Additionally, LAX is actively working towards reducing its environmental impact. It has implemented various sustainability measures, including water conservation, renewable energy, and eco-friendly transportation options. The airport’s efforts have led to a significant decrease in greenhouse gas emissions and a more eco-conscious operation.
The ongoing modernization efforts include improved terminals, innovative dining and shopping options, and cutting-edge technology to streamline the journey through the airport.
The LAX Experience
As of 2021, LAX ranked as the second-busiest airport in the United States, serving over 74 million passengers annually. It consistently ranks among the top airports globally for international passengers, reflecting its vital role in connecting people from all over the world.
LAX has been featured in countless movies, TV shows, and advertisements, further cementing its status as an iconic symbol of Los Angeles. Its terminals have often served as the backdrop for dramatic farewells and joyful reunions in the world of entertainment.
LAX has a dedicated focus on safety and security. It was one of the first airports in the United States to implement advanced security measures, and its emergency preparedness plans are continually updated to ensure the safety of passengers and employees.
Other Local Los Angeles Airport Options
If LAX is too busy for you, there are several different airport options near Los Angeles.
Hollywood Burbank Airport
For 93 years, the former Bob Hope Airport has functioned as a public airport located three miles northwest of Hollywood. It is often cited as the friendliest, most convenient airport for flyers to or from Hollywood, Los Angeles, and the San Fernando Valley.
Hollywood Burbank hosts 5.9 million annual passengers, boasts two intersecting runways, and has 6,886 feet of runway running north-south.
Long Beach Airport
LGB early origins hosted fabric-covered biplanes in the early 1900s, including legendary aviators such as Amelia Earhart and Cal Rodgers. Now, the airport is situated halfway between the major business and tourism districts of both Los Angeles and Orange counties.
After finishing their Phase I — Terminal Area Improvement Program in 2012 (which involved $100 million spread out over various priority projects, including a indoor-outdoor passenger concourse), LGB started the $110 million Phase II — Terminal Area Improvement Program to create strategic pre-security advancements, as well as a new checked baggage inspection system and a new ticketing lobby.
Ontario International Airport
Not located in Canada, but rather San Bernardino, ONT was officially designated as an American airport in 1929, but it wasn’t until 1967 that the airport was part of the Los Angeles’ regional airport system, as approved by the Los Angeles City Department of Airports.
Recently, ONT has authorized major ground lease and development agreement for surplus property. They are also in the midst of planning a new international terminal to beef up service. This will draw more flights and increase arrivals.
John Wayne Airport
Originally a private landing strip, JWA was once known as the “Orange County Airport.” Following a land swap between the Irvine Company and the County of Orange in 1939, HWA became a publicly-owned facility.

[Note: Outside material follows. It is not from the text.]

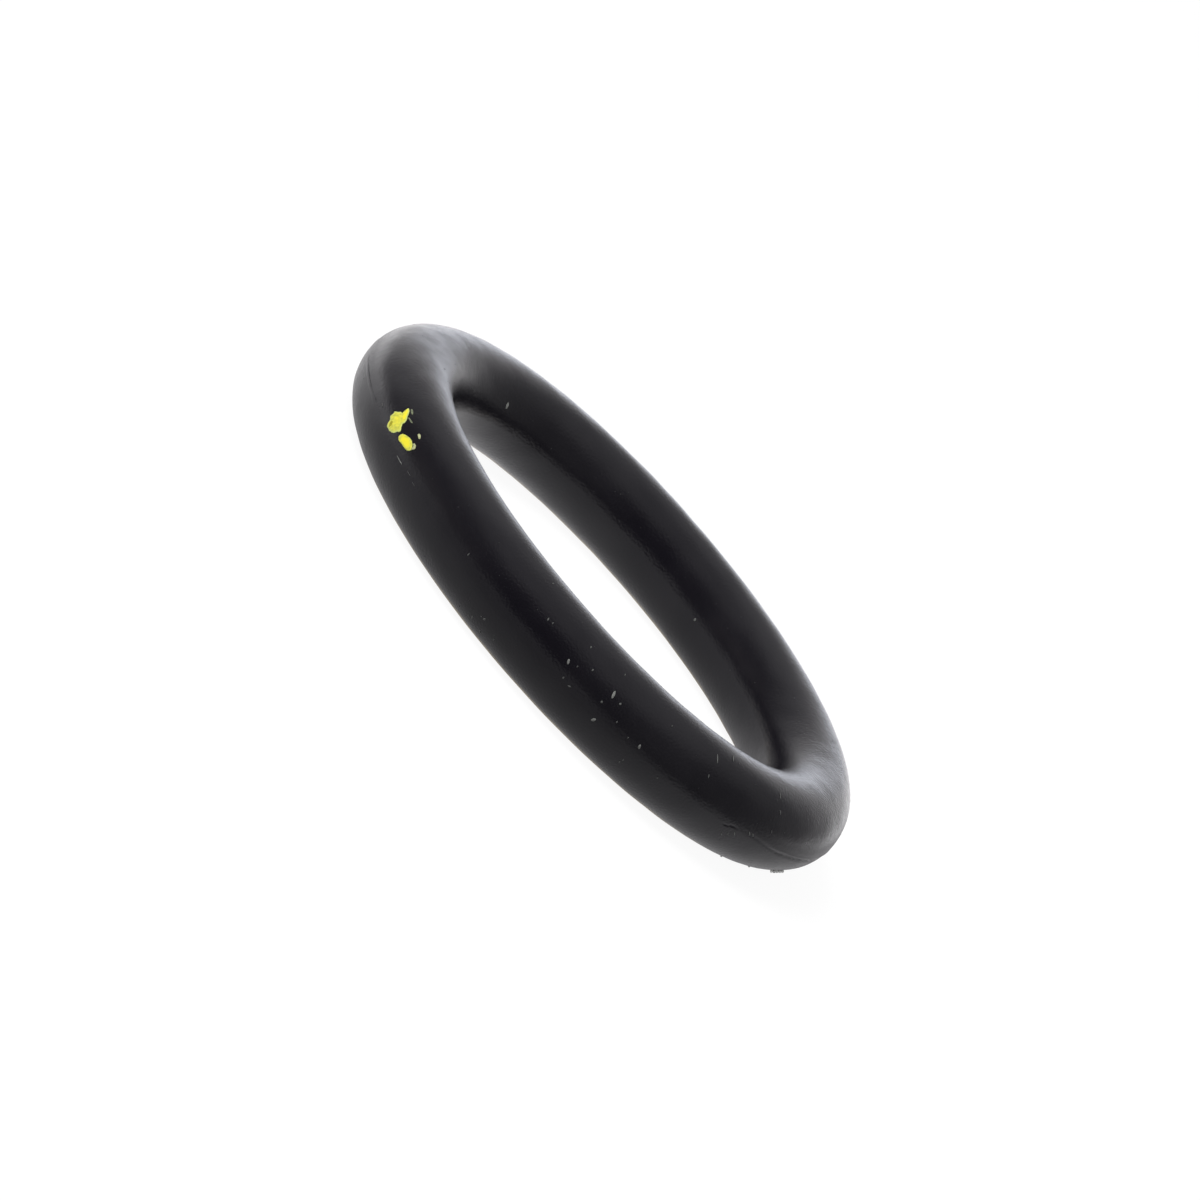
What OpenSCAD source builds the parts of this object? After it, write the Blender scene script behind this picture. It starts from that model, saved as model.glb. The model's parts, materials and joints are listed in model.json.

Last year, JWA saw 11,360,959 total passengers, a 47.5% change from the previous year— one of the highest bumps in airports’ traffic around the United States.

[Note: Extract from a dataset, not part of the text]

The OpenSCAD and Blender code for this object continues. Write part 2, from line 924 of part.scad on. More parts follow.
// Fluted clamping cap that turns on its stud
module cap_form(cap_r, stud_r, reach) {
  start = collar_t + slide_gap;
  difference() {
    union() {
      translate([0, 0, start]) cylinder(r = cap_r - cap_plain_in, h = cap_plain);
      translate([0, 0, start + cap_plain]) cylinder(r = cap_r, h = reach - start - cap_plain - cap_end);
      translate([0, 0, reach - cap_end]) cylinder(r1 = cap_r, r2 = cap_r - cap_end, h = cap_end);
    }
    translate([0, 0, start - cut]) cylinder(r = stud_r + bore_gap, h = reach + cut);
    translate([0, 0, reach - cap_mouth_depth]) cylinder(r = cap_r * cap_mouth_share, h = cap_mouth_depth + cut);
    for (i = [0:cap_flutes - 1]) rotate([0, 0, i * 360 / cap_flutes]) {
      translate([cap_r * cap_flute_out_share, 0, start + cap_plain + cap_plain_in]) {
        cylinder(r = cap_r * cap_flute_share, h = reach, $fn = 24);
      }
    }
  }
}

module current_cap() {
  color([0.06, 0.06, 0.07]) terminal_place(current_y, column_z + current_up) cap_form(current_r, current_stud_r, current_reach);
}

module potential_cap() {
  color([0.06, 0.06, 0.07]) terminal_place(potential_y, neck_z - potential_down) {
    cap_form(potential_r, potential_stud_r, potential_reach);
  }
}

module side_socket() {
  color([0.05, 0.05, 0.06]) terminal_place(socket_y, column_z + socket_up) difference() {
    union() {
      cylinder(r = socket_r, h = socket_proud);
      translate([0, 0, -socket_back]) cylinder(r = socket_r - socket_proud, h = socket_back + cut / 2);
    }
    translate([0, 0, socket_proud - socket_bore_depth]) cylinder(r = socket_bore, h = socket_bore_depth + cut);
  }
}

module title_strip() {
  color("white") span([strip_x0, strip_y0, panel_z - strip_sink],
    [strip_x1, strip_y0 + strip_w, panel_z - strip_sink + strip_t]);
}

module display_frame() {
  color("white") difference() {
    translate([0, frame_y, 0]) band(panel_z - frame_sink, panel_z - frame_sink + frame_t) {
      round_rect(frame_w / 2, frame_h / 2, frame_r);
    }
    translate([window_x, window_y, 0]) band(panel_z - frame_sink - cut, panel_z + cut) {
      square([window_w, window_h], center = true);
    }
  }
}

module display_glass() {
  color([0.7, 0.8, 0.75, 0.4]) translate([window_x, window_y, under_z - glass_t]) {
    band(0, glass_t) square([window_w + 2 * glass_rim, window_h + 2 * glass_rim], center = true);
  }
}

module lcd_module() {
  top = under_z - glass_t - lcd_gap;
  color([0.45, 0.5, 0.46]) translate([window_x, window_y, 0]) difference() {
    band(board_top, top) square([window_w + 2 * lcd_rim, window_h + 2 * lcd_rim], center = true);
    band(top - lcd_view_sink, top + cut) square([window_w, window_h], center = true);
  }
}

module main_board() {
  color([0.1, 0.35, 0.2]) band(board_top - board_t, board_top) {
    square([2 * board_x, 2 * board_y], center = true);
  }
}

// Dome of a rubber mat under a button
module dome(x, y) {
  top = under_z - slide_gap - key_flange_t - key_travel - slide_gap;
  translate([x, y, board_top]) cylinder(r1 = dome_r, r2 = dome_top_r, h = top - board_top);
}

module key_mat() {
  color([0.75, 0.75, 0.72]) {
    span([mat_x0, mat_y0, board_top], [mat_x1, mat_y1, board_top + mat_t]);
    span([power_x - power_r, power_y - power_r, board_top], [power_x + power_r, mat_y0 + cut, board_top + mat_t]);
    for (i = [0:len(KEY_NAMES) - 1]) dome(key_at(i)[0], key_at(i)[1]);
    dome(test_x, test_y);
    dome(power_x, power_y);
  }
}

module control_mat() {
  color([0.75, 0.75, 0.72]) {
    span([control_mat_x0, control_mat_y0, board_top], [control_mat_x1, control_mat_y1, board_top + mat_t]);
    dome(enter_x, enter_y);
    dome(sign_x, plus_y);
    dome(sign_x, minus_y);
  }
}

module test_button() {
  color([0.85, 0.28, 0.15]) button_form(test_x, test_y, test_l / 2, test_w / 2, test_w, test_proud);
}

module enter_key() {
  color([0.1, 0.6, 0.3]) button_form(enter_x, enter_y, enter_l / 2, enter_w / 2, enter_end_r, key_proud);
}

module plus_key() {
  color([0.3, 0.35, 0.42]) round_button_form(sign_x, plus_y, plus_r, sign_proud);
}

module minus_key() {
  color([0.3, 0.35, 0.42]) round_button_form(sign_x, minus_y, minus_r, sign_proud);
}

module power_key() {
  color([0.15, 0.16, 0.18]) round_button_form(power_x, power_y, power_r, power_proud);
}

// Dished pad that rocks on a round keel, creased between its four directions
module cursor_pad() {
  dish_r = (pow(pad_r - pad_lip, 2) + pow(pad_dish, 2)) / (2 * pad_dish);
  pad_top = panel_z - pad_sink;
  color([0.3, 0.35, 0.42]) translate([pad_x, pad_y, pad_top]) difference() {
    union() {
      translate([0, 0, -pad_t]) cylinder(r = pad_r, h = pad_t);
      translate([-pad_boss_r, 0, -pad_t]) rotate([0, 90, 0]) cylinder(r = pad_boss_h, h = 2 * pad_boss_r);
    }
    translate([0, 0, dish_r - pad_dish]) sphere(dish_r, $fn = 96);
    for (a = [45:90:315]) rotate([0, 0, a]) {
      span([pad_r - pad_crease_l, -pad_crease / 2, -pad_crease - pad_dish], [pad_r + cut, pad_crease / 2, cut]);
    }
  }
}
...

Palm Springs International Airport
PSP wasn’t suitable for commercial flights until 1964, 25 years after its inception. However, the layout is one of the most confusing for controllers and pilots alike.
The airport configuration is crossed with parallel runways and marked by staggered thresholds. Pilots flying into Palm Springs need to be especially aware of the local terrain that surrounds the airport. In particular, the towering 10,000-foot San Jacinto Peak just ten miles from the landing strip.
The history of Los Angeles International Airport is a testament to the city’s innovation, resilience, and global influence. From its modest beginnings as a crop-dusting airfield to its current status as a bustling international gateway, LAX has played a pivotal role in connecting people and cultures. As it continues to evolve, LAX remains a symbol of Los Angeles’ boundless possibilities and a gateway to new adventures for millions of travelers worldwide.